Performances are all solid enough, but again, with this type of film, you're not looking for award-worthy acting. That being said, everyone turns in good methods of anger, being frightened, and courage, even if some of the decisions they make aren't realistic. The filmmakers and studio obviously want to make this a franchise film, as they have opened it up for sequels, and the fact that this first film cost less than $10 million and ended up making $160 million at the box office.
It's an entertaining movie, for sure, that gets right to the point and looks good visually. The film is PG-13, which means there isn't a lot of gore and hardly any cursing, but interestingly enough, there didn't need to be any of it to make it succeed. Escape Room won't blow you away by any means, but you'll probably have fun with it.
Vital Disc Stats: The Ultra HD Blu-ray
Escape Room comes with a 1080p HD Blu-ray Disc and a DVD copy of the film. Both discs are housed in a hard, blue plastic case with a cardboard sleeve. There is an insert for the digital download codes as well.
Escape Room comes with a 1080p HD transfer and is presented in 2.40:1 aspect ratio.
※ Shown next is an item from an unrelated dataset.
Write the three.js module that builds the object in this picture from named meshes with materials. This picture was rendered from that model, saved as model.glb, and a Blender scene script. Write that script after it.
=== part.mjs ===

This is great looking digital video presentation from Sony Pictures that has a wealth of color, style, and detail. There are basically two types of color palettes in the film, one being an icy cool theme of grays, blues, and silvers, and the other being a much warmer setting, rife with primary colors. When the group is in the first room, the heaters and lights come on with reds, oranges, and yellows brightening the screen and making every prop and person look these fiery colors. Then the group is in an icy cool exterior setting with ice, snow, and a frozen lake, which has all the aspects of a much cooler color palette.
When inside the upside-down billiard room, the neon bar signs accentuate the green pool tables and dark wood floors nicely. Black levels are deep and inky without crush and the skin tones are natural. Detail is sharp and vivid as well with wounds and scars looking beautiful here. Amanda's military scars are detailed enough to see each individual cut and texture as are the individual hairs on Mike's beard. Other props in each room have the necessary grime and dirt on each set piece as well with costumes showing nice threads. It's a great looking video presentation with a ton of depth and different stylistic choices. There were no video issues to speak of here either.
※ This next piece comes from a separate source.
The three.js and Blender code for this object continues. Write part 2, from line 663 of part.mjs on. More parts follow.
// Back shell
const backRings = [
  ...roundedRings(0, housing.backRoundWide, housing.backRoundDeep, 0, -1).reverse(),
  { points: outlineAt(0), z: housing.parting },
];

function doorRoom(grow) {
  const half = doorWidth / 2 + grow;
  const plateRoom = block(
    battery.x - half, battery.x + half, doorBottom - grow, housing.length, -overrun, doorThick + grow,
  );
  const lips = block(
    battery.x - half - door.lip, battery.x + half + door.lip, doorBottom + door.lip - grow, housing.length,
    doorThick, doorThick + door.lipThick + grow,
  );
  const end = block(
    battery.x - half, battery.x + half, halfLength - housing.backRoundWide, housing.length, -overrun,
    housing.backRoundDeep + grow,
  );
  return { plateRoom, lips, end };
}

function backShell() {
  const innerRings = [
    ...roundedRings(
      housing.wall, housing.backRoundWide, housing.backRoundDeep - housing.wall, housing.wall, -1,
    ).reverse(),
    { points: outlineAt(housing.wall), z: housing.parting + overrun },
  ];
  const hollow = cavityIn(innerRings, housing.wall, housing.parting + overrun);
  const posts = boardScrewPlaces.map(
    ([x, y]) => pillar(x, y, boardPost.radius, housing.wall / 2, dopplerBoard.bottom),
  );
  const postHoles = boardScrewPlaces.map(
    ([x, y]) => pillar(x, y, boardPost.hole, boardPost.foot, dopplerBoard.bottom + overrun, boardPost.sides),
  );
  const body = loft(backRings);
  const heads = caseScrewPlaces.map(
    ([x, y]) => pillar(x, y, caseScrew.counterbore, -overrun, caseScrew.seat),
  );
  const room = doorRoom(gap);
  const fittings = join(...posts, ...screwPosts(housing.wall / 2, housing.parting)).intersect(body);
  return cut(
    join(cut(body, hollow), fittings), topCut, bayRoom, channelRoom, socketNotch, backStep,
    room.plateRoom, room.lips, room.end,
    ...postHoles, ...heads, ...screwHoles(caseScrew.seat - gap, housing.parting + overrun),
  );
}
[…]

Escape Room comes with a fantastic lossless DTS-HD MA 5.1 mix and has all of the horror elements in the sound design to scare and thrill you. This is a fully immersive sound design with tons of sound effects that will put you into the center of the horrific on-screen elements. Sound effects of fast blowing smoke in every corner of the room, glass breaking, distant music that echoes and reverbs in large spaces, and other haunting sounds really do electrify this sound design.
There is excellent directionality, as well. The score always adds to the thematic tones and suspense of each scene, but is largely forgettable. There is a great low end of bass that keeps pumping through the bigger action moments and rumbles the walls. Lastly, the dialogue is clean and easy to follow along with and free of any pops, cracks, and hiss. This is a great audio presentation for this film with all the added bells and whistles.
The bonus features are very short, but feature the set design, casting, and real escape rooms. There are also a few deleted scenes, including alternate opening and endings.
Escape Room won't change the genre nor will it show anything truly original that you haven't seen countless times before in other films. That being said, it's a fun movie with fast-paced thrills, top-notch filmmaking, and perilous set designs. There are good audio and video presentations as well as some decent bonus features. Worth A Look!